Pues bien, tras volcarle por la cabeza litro y medio de agua mineral, y viendo que además de que no reaccionaba se estaba generando un mejunje parecido al cemento por haber mezclado aquella agua importada y su vómito, pasé a esa fase que todo agnóstico domina a la perfección: rezar.
Imploraba a Dios y a todos los santos habiendo prometido en vano que si ella revivía yo me haría no ya el Camino de Santiago en chándal, sino que iría de rodillas y de espaldas a Lourdes desde Camboya. Porque la situación no era como para acostarse a dormirla: una mujer que acababa de conocer yacía en mi habitáculo sobre su propio vómito, a lo mejor muerta, además de alcoholizada, cuando habría pruebas evidentes de que bebió vino en mi restaurante, cuando además cargaba con un importante moratón en la frente del tamaño de tres sapos, y con ADN del que escribe además de semen repartidos por algunas zonas de su cuerpo. Que si no salté por la ventana fue por la frondosidad que generan los tres árboles, que con sus pobladas copas, llegan hasta el ático de mi negocio, amedrentando cualquier posibilidad de suicidio. Pero como rezar de nuevas no traía el maná, tuve que tomar nuevas cartas en el asunto, golpeándola el pecho izquierdo en un extraño masaje cardiaco con el que tampoco reaccionó. Al menos le noté pulsaciones, por lo que me fui al baño a defecar en la mayor concentración de mal olor que nunca en la historia de la humanidad generaron quince metros cuadrados. Al volver, con la habitación atufada a una temperatura siberiana por culpa del violento aire acondicionado, y antes de marcar el número de urgencias de la Clínica SOS, en sí la llave de paso para haberme pasado 30 años y un día en la prisión camboyana de Prey Sar, donde ya soñaba con los libros que iría a escribir sobornando a los funcionarios a base de escarceos sexuales, Akara reaccionó. Y de manera vergonzante: “Te quiero, mi querido”. Que no la besé en la boca por pura dignidad higiénica.

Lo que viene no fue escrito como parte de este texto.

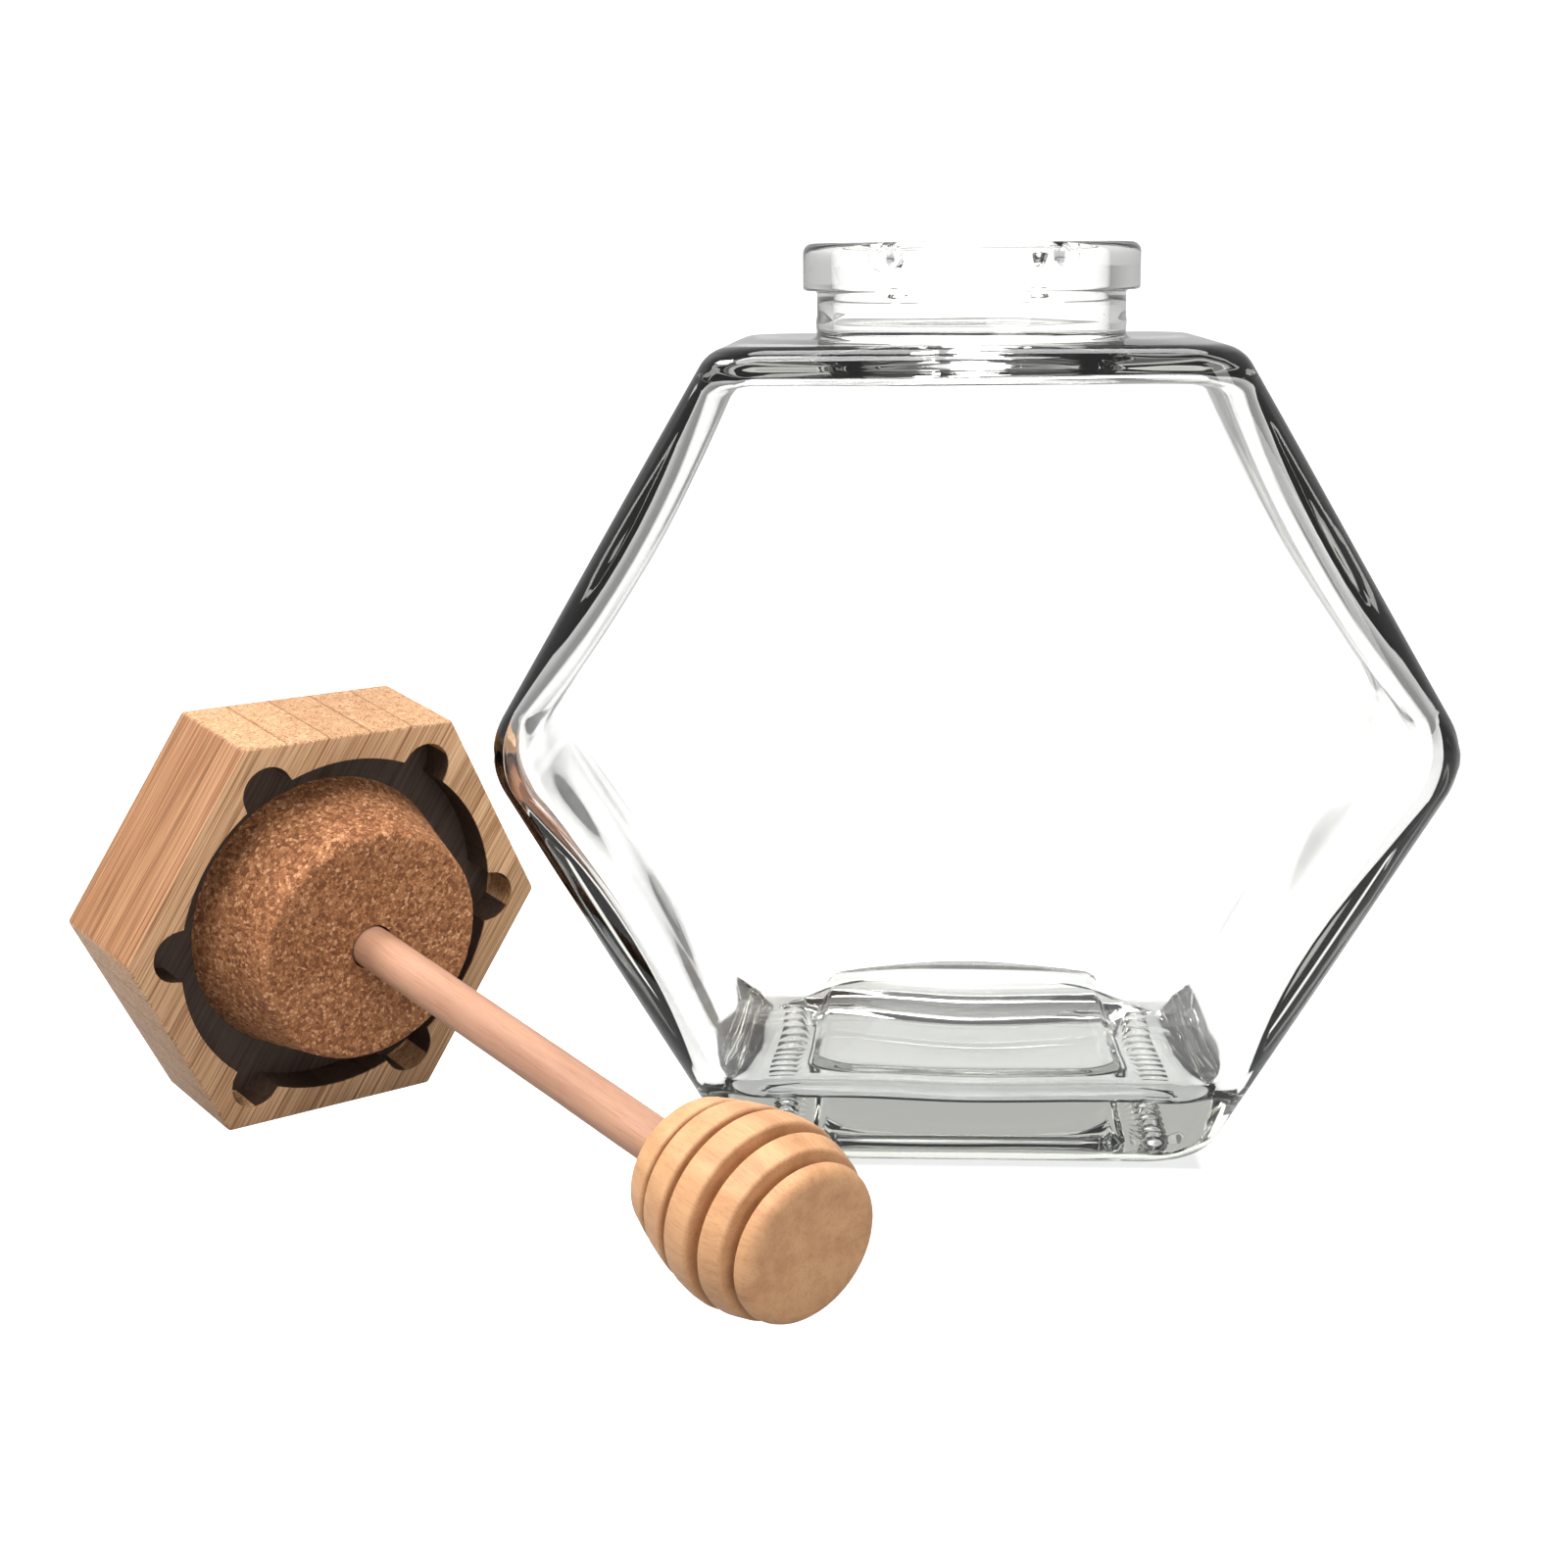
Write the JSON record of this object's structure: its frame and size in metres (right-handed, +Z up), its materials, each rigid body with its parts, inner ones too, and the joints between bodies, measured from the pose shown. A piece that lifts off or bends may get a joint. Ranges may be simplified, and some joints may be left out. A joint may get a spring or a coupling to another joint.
{
  "type": "honey jar with dipper lid",
  "caption": "Open hexagonal glass honey jar standing on a flat side, with its bamboo lid, tapered cork and turned wooden honey dipper lying in front of it.",
  "frame": {"origin": "under the middle of the whole, on the surface that it stands on", "axes": "+X to the right of the jar's hexagonal front, +Y from its front to its back, +Z up"},
  "size_m": [0.1678, 0.112, 0.1089],
  "materials": {
    "clear_glass": "clear soda-lime glass, thick at the base, gently wavy inside",
    "bamboo": "laminated bamboo block, fine straight grain, bare and smoothly sanded",
    "cork": "agglomerated cork, matt, dark and light granules",
    "rod_wood": "bare pinkish hardwood dowel, fine grain along its length",
    "head_wood": "bare turned hardwood, warmer than the rod, fine tool lines"
  },
  "bodies": {
    "root": {"glass_jar": "clear_glass", "bamboo_lid": "bamboo", "cork_stopper": "cork", "dipper_rod": "rod_wood", "dipper_head": "head_wood"}
  },
  "joints": []
}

A eso de las seis de la mañana se levantó como si nada, aclarándome que tenía que trabajar. Cuando cerró la puerta, eché el pestillo y me puse a llorar. Después, me enjugué las lágrimas cuando ya me había convencido, entre moqueada y arritmia, que a partir de ya no me tomaré más molestias en ligar cuando pagando uno se evita todo este tipo de problemas cardíacos. Tras el ansiolítico caí en un profundo sueño. Aunque al despertar comprendiera que el hedor del vómito de una amante pasajera queda más en el ambiente que su propio olor corporal, entre notable y sublime. Y eso que metí la cara en su almohada, impregnada de restos de cremas y perfumes. Lo de siempre.
Joaquín Campos, 01/08/15, Phnom Penh.